───── Listed records ─────
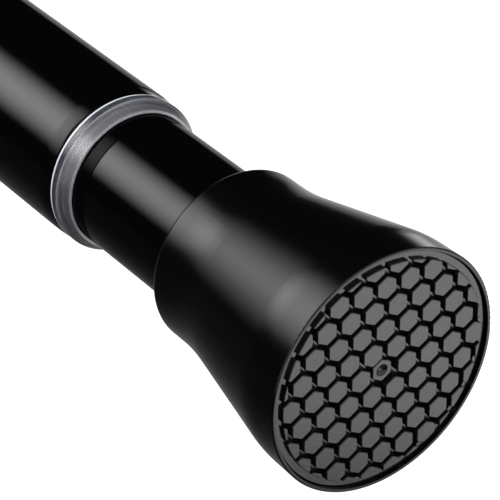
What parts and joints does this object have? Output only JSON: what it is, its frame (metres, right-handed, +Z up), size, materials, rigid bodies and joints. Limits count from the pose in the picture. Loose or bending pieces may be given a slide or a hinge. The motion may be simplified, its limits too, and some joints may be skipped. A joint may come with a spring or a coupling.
{
  "type": "spring tension rod",
  "caption": "Telescopic spring tension rod with flared moulded end caps, stud-faced grip pads, a clear guide collar and a twist lock inside.",
  "frame": {"origin": "middle of the fixed end cap's wall face, on the rod's axis", "axes": "+X along the rod from the fixed end cap to the sliding end cap, +Z up, +Y across to the back"},
  "size_m": [0.4144, 0.0372, 0.0372],
  "materials": {
    "tube_black": "smooth black coating, semi-gloss",
    "cap_black": "moulded black plastic, soft gloss",
    "pad_black": "black elastomer, satin",
    "collar_clear": "clear moulded plastic",
    "nylon_white": "natural nylon",
    "zinc_steel": "bright zinc plate",
    "spring_steel": "oiled spring steel"
  },
  "bodies": {
    "outer": {"outer_tube": "tube_black", "guide_collar": "collar_clear", "fixed_end_cap": "cap_black", "fixed_grip_pad": "pad_black"},
    "expander": {"expander_sleeve": "nylon_white"},
    "cone": {"cone_nut": "nylon_white"},
    "screw": {"screw_spindle": "zinc_steel", "thrust_washer": "zinc_steel", "retaining_clip": "spring_steel", "stop_nut": "zinc_steel", "spring_pusher": "zinc_steel", "tail_nut": "zinc_steel"},
    "inner": {"inner_tube": "tube_black", "tube_bush": "nylon_white", "bush_pins": "zinc_steel", "compression_spring": "spring_steel", "seat_washer": "zinc_steel", "spring_anchor": "nylon_white", "anchor_pins": "zinc_steel", "sliding_end_cap": "cap_black", "sliding_grip_pad": "pad_black"}
  },
  "joints": [
    {"name": "telescope", "type": "slide", "parent": "outer", "child": "expander", "axis": [1, 0, 0], "range_m": [-0.008, 0.1952]},
    {"name": "lock_twist", "type": "hinge", "parent": "expander", "child": "screw", "pos_m": [0.0583, 0, 0], "axis": [1, 0, 0], "range_deg": [0, 360]},
    {"name": "cone_travel", "type": "slide", "parent": "expander", "child": "cone", "axis": [1, 0, 0], "range_m": [0, 0.00201]},
    {"name": "spring_stroke", "type": "slide", "parent": "screw", "child": "inner", "axis": [1, 0, 0], "range_m": [-0.016, 0], "stiffness_N_per_m": 3200, "springref_m": 0.004, "deforming": ["compression_spring"]}
  ],
  "couplings": [
    {"joint": "cone_travel", "follows": "lock_twist", "m_per_rad": 0.00031831}
  ]
}
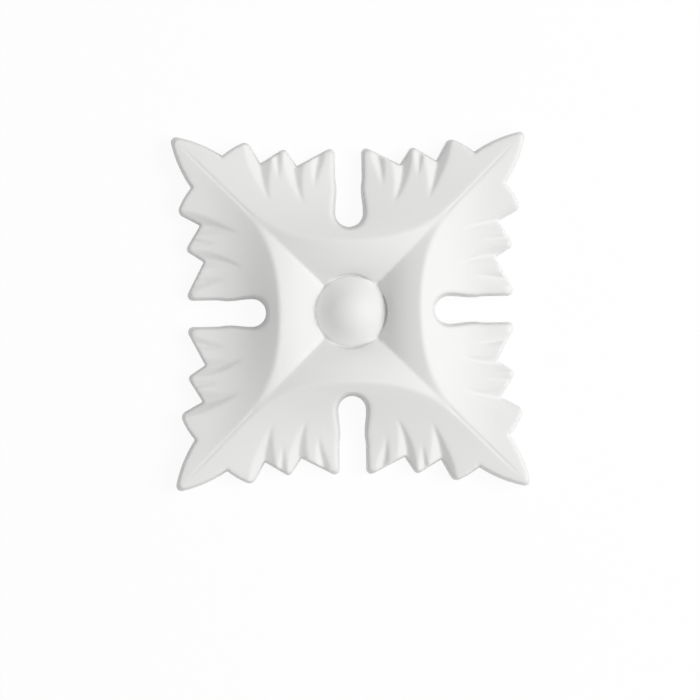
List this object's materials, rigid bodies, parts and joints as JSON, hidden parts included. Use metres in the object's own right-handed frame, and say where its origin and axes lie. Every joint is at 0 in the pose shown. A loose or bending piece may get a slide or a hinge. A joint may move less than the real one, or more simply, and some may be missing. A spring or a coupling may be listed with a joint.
{
  "type": "flower applique",
  "caption": "Square moulded rosette with a domed button in a four-sided bowl, a raised ridge and pointed, fluted corner leaves; glued flat-backed to a door, wall, frame or ceiling as trim.",
  "frame": {"origin": "centre of the flat back, on the line through the middle of the button", "axes": "+Z is the front, pointing away from the surface the piece is glued to; X and Y run along the square's sides, through the middles of the four slots"},
  "size_m": [0.1, 0.1, 0.0147],
  "materials": {
    "moulding": "rigid polyurethane foam moulding with a smooth matte white primer skin"
  },
  "bodies": {
    "root": {"flower_applique": "moulding"}
  },
  "joints": []
}
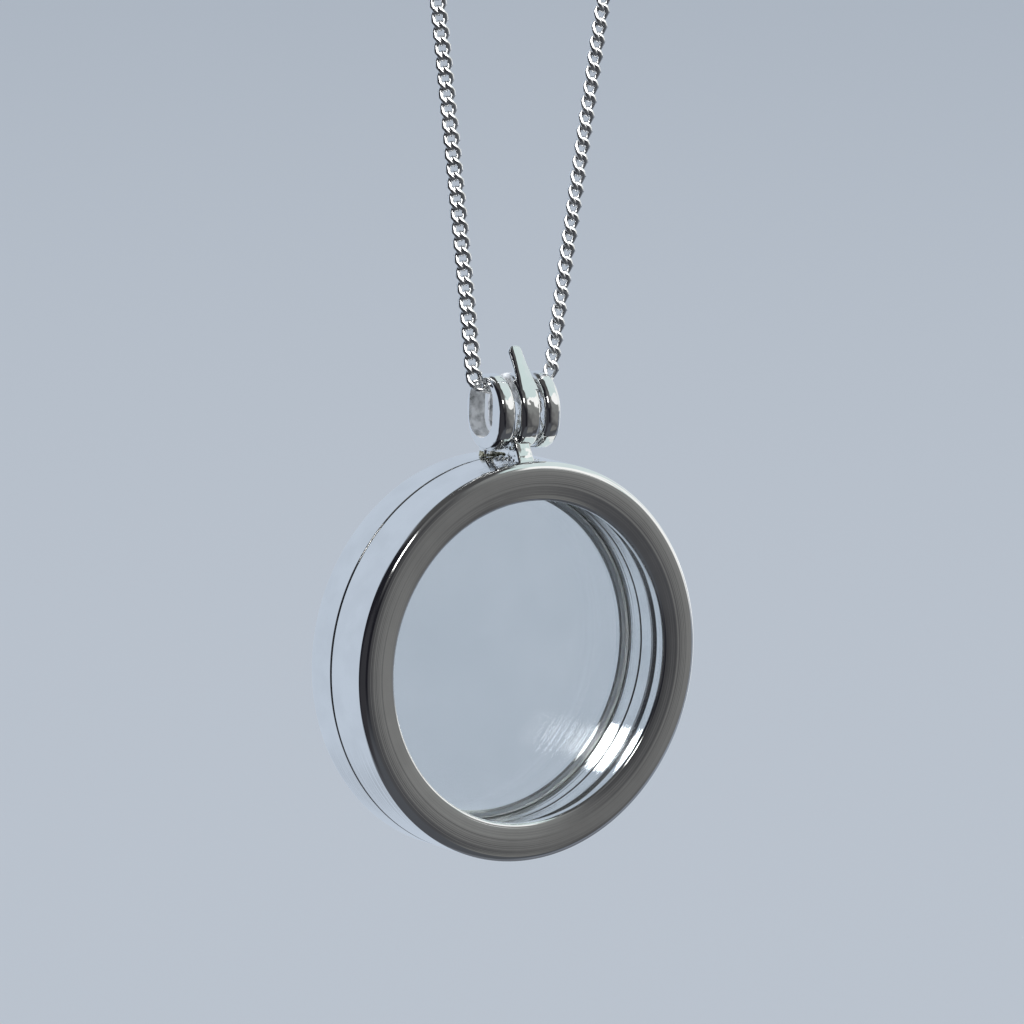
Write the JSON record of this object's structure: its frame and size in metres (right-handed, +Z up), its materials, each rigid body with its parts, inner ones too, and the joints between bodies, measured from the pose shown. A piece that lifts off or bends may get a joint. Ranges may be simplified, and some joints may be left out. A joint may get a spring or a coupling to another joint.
{
  "type": "glass locket necklace",
  "caption": "Round silver locket with a clear glass on each side and a looped bail with a thumb tab, hanging on a whole fine curb chain with a barrel clasp at the nape",
  "frame": {"origin": "the underside of the barrel clasp, where the chain lies on the nape of the neck", "axes": "+Z up along the hanging necklace, +X across the front of the locket, the front glass faces -Y"},
  "size_m": [0.0578, 0.0072, 0.2404],
  "materials": {
    "silver": "polished silver",
    "chain_silver": "polished silver, diamond-cut curb links",
    "glass": "clear flat glass"
  },
  "bodies": {
    "necklace": {"chain": "chain_silver", "clasp": "silver"},
    "pendant": {"front_half": "silver", "back_half": "silver", "front_glass": "glass", "back_glass": "glass"}
  },
  "joints": [
    {"name": "pendant_swing", "type": "hinge", "parent": "necklace", "child": "pendant", "pos_m": [0, 0, -0.2028], "axis": [1, 0, 0], "range_deg": [-90, 90]}
  ]
}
─────
» Given request
Print every entry exactly as written.

» Solution for this exercise
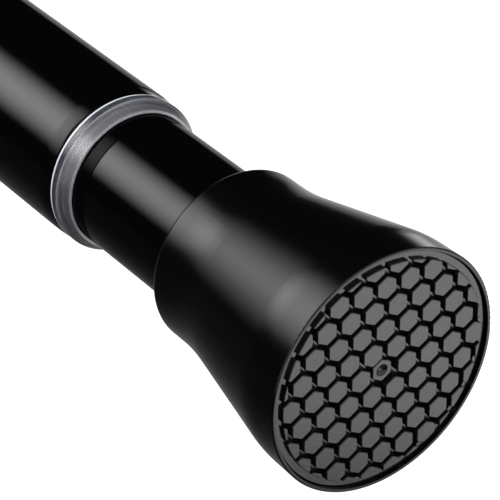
What parts and joints does this object have? Output only JSON: what it is, its frame (metres, right-handed, +Z up), size, materials, rigid bodies and joints. Limits count from the pose in the picture. Loose or bending pieces may be given a slide or a hinge. The motion may be simplified, its limits too, and some joints may be skipped. A joint may come with a spring or a coupling.
{
  "type": "spring tension rod",
  "caption": "Telescopic spring tension rod with flared moulded end caps, stud-faced grip pads, a clear guide collar and a twist lock inside.",
  "frame": {"origin": "middle of the fixed end cap's wall face, on the rod's axis", "axes": "+X along the rod from the fixed end cap to the sliding end cap, +Z up, +Y across to the back"},
  "size_m": [0.4144, 0.0372, 0.0372],
  "materials": {
    "tube_black": "smooth black coating, semi-gloss",
    "cap_black": "moulded black plastic, soft gloss",
    "pad_black": "black elastomer, satin",
    "collar_clear": "clear moulded plastic",
    "nylon_white": "natural nylon",
    "zinc_steel": "bright zinc plate",
    "spring_steel": "oiled spring steel"
  },
  "bodies": {
    "outer": {"outer_tube": "tube_black", "guide_collar": "collar_clear", "fixed_end_cap": "cap_black", "fixed_grip_pad": "pad_black"},
    "expander": {"expander_sleeve": "nylon_white"},
    "cone": {"cone_nut": "nylon_white"},
    "screw": {"screw_spindle": "zinc_steel", "thrust_washer": "zinc_steel", "retaining_clip": "spring_steel", "stop_nut": "zinc_steel", "spring_pusher": "zinc_steel", "tail_nut": "zinc_steel"},
    "inner": {"inner_tube": "tube_black", "tube_bush": "nylon_white", "bush_pins": "zinc_steel", "compression_spring": "spring_steel", "seat_washer": "zinc_steel", "spring_anchor": "nylon_white", "anchor_pins": "zinc_steel", "sliding_end_cap": "cap_black", "sliding_grip_pad": "pad_black"}
  },
  "joints": [
    {"name": "telescope", "type": "slide", "parent": "outer", "child": "expander", "axis": [1, 0, 0], "range_m": [-0.008, 0.1952]},
    {"name": "lock_twist", "type": "hinge", "parent": "expander", "child": "screw", "pos_m": [0.0583, 0, 0], "axis": [1, 0, 0], "range_deg": [0, 360]},
    {"name": "cone_travel", "type": "slide", "parent": "expander", "child": "cone", "axis": [1, 0, 0], "range_m": [0, 0.00201]},
    {"name": "spring_stroke", "type": "slide", "parent": "screw", "child": "inner", "axis": [1, 0, 0], "range_m": [-0.016, 0], "stiffness_N_per_m": 3200, "springref_m": 0.004, "deforming": ["compression_spring"]}
  ],
  "couplings": [
    {"joint": "cone_travel", "follows": "lock_twist", "m_per_rad": 0.00031831}
  ]
}
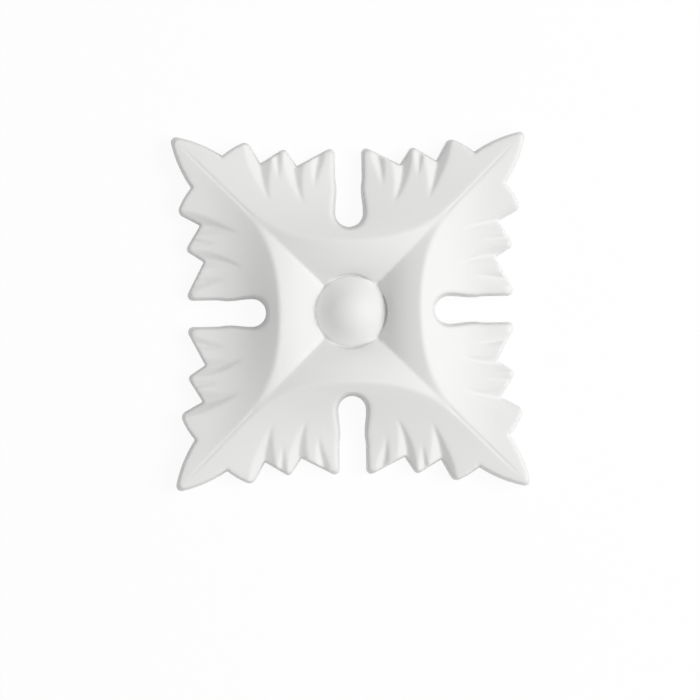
List this object's materials, rigid bodies, parts and joints as JSON, hidden parts included. Use metres in the object's own right-handed frame, and say where its origin and axes lie. Every joint is at 0 in the pose shown. A loose or bending piece may get a slide or a hinge. A joint may move less than the real one, or more simply, and some may be missing. A spring or a coupling may be listed with a joint.
{
  "type": "flower applique",
  "caption": "Square moulded rosette with a domed button in a four-sided bowl, a raised ridge and pointed, fluted corner leaves; glued flat-backed to a door, wall, frame or ceiling as trim.",
  "frame": {"origin": "centre of the flat back, on the line through the middle of the button", "axes": "+Z is the front, pointing away from the surface the piece is glued to; X and Y run along the square's sides, through the middles of the four slots"},
  "size_m": [0.1, 0.1, 0.0147],
  "materials": {
    "moulding": "rigid polyurethane foam moulding with a smooth matte white primer skin"
  },
  "bodies": {
    "root": {"flower_applique": "moulding"}
  },
  "joints": []
}
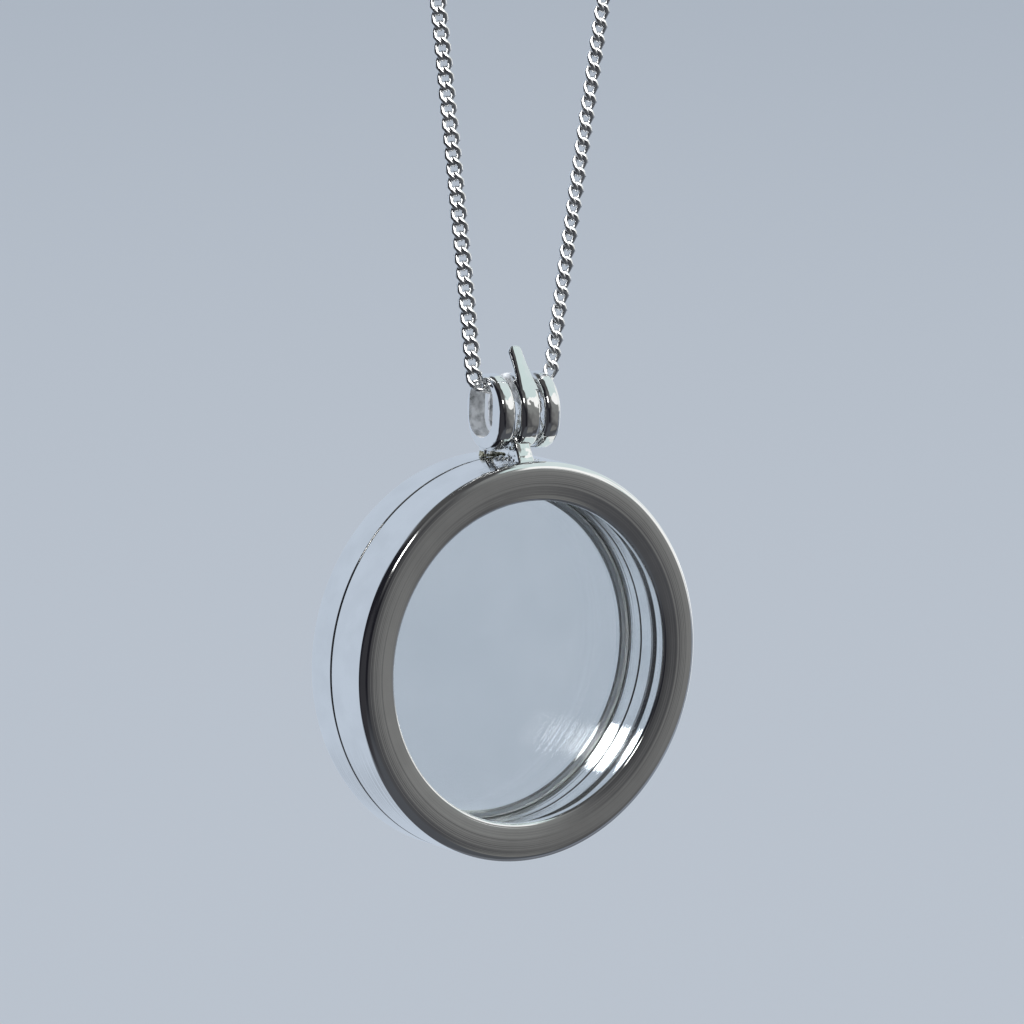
Write the JSON record of this object's structure: its frame and size in metres (right-handed, +Z up), its materials, each rigid body with its parts, inner ones too, and the joints between bodies, measured from the pose shown. A piece that lifts off or bends may get a joint. Ranges may be simplified, and some joints may be left out. A joint may get a spring or a coupling to another joint.
{
  "type": "glass locket necklace",
  "caption": "Round silver locket with a clear glass on each side and a looped bail with a thumb tab, hanging on a whole fine curb chain with a barrel clasp at the nape",
  "frame": {"origin": "the underside of the barrel clasp, where the chain lies on the nape of the neck", "axes": "+Z up along the hanging necklace, +X across the front of the locket, the front glass faces -Y"},
  "size_m": [0.0578, 0.0072, 0.2404],
  "materials": {
    "silver": "polished silver",
    "chain_silver": "polished silver, diamond-cut curb links",
    "glass": "clear flat glass"
  },
  "bodies": {
    "necklace": {"chain": "chain_silver", "clasp": "silver"},
    "pendant": {"front_half": "silver", "back_half": "silver", "front_glass": "glass", "back_glass": "glass"}
  },
  "joints": [
    {"name": "pendant_swing", "type": "hinge", "parent": "necklace", "child": "pendant", "pos_m": [0, 0, -0.2028], "axis": [1, 0, 0], "range_deg": [-90, 90]}
  ]
}